━━━━━ Given data

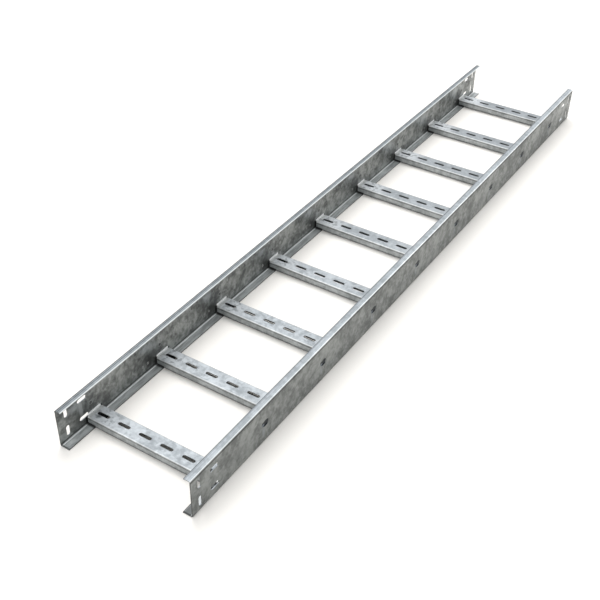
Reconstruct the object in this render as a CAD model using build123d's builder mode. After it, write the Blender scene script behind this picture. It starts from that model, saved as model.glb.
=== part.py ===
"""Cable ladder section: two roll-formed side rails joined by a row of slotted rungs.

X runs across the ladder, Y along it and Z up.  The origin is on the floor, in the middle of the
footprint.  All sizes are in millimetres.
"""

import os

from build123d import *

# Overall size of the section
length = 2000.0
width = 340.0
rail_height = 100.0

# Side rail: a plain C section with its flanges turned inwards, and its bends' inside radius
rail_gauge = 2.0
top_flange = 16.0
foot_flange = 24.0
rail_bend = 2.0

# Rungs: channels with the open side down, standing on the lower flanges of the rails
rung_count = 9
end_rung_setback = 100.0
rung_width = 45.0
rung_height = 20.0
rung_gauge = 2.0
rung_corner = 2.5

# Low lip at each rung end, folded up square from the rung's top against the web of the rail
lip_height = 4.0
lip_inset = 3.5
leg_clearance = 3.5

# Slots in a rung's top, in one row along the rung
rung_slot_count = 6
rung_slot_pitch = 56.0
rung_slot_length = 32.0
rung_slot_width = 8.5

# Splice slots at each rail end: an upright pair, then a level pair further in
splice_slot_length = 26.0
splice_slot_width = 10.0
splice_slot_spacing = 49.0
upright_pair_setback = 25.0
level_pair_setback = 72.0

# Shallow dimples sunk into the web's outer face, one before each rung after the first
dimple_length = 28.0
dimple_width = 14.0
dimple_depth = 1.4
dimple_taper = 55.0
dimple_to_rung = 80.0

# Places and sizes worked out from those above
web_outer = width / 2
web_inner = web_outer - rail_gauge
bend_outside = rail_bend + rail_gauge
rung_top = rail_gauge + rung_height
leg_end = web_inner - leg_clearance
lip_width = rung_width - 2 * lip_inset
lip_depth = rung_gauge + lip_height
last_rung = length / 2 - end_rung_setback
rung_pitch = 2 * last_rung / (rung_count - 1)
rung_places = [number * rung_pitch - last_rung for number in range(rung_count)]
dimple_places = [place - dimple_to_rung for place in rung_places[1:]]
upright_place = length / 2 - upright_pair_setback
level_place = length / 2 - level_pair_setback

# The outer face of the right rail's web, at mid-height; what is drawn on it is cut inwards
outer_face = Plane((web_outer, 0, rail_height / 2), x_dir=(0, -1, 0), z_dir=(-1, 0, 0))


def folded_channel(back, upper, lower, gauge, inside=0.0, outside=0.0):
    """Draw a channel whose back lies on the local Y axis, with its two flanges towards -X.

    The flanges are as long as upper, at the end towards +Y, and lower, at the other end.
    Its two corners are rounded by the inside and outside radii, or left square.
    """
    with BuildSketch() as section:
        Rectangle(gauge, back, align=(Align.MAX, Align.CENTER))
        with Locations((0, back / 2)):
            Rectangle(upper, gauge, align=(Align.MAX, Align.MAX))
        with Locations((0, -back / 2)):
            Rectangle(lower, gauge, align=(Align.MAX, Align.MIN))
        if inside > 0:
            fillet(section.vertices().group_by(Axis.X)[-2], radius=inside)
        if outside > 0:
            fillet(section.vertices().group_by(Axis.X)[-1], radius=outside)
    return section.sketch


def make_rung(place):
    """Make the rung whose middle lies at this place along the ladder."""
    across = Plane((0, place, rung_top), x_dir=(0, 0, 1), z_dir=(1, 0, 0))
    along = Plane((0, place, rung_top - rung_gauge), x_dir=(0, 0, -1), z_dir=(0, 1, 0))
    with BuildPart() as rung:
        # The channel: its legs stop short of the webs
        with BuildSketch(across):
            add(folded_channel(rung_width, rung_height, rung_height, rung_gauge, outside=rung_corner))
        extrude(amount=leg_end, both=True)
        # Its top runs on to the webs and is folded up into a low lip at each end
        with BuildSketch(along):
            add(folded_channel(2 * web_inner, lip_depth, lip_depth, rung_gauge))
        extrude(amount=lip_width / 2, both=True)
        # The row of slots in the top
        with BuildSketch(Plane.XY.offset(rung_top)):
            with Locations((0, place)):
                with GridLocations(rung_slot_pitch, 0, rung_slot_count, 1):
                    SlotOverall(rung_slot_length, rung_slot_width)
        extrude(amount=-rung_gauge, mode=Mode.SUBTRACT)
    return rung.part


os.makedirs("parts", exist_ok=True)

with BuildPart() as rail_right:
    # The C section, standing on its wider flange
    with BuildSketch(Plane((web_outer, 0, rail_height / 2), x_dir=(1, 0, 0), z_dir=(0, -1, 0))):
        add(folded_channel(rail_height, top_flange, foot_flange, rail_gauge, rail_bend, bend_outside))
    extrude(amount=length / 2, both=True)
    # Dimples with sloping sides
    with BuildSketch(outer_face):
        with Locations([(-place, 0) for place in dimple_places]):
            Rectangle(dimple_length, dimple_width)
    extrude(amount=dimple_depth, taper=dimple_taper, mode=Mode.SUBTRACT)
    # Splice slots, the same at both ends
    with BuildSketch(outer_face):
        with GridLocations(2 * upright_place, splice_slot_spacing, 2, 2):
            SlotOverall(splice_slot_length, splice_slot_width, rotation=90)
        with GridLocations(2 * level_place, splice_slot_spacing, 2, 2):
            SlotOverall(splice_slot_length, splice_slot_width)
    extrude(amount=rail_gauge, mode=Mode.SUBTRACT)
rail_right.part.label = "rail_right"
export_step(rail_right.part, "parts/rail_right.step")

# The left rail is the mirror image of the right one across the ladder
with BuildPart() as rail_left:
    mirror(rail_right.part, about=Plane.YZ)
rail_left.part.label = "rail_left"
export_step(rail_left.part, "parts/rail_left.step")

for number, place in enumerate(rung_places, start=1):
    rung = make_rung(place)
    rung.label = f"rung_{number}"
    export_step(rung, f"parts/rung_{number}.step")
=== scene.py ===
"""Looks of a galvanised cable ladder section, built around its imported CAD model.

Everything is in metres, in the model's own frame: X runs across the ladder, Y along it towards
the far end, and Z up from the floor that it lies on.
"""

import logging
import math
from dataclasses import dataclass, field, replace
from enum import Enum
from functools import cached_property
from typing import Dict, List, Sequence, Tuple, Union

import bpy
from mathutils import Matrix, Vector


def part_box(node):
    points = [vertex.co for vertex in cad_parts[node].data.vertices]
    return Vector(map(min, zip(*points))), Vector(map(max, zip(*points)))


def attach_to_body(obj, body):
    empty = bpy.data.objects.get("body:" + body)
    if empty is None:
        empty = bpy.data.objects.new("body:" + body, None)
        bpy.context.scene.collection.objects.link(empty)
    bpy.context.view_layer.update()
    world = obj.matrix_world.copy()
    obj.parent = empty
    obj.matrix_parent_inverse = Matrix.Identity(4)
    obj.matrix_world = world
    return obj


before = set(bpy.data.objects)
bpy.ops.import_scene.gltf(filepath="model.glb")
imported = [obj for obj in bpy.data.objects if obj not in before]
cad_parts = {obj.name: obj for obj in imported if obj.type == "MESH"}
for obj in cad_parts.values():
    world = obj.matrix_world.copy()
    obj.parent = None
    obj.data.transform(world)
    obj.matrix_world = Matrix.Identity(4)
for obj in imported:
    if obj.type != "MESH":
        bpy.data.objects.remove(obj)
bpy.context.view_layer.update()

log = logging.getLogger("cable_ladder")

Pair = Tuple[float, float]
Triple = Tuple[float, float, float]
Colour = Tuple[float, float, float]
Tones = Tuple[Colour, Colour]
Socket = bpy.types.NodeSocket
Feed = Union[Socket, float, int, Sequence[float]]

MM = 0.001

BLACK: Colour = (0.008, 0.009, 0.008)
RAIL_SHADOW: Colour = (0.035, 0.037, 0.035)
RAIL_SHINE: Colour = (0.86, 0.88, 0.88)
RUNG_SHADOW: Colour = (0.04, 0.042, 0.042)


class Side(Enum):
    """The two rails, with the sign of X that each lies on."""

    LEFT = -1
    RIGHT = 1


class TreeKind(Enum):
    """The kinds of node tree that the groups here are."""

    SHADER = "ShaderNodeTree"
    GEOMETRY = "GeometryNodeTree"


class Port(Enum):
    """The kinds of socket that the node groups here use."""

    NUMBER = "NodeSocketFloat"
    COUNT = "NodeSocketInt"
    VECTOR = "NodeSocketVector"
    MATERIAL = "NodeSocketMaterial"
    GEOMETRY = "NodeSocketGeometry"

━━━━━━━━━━

■ **Task instructions**: List all lines above in which the string "that" appears.

■ **Complete response**:
Reconstruct the object in this render as a CAD model using build123d's builder mode. After it, write the Blender scene script behind this picture. It starts from that model, saved as model.glb.
the far end, and Z up from the floor that it lies on.
    """The two rails, with the sign of X that each lies on."""
    """The kinds of node tree that the groups here are."""
    """The kinds of socket that the node groups here use."""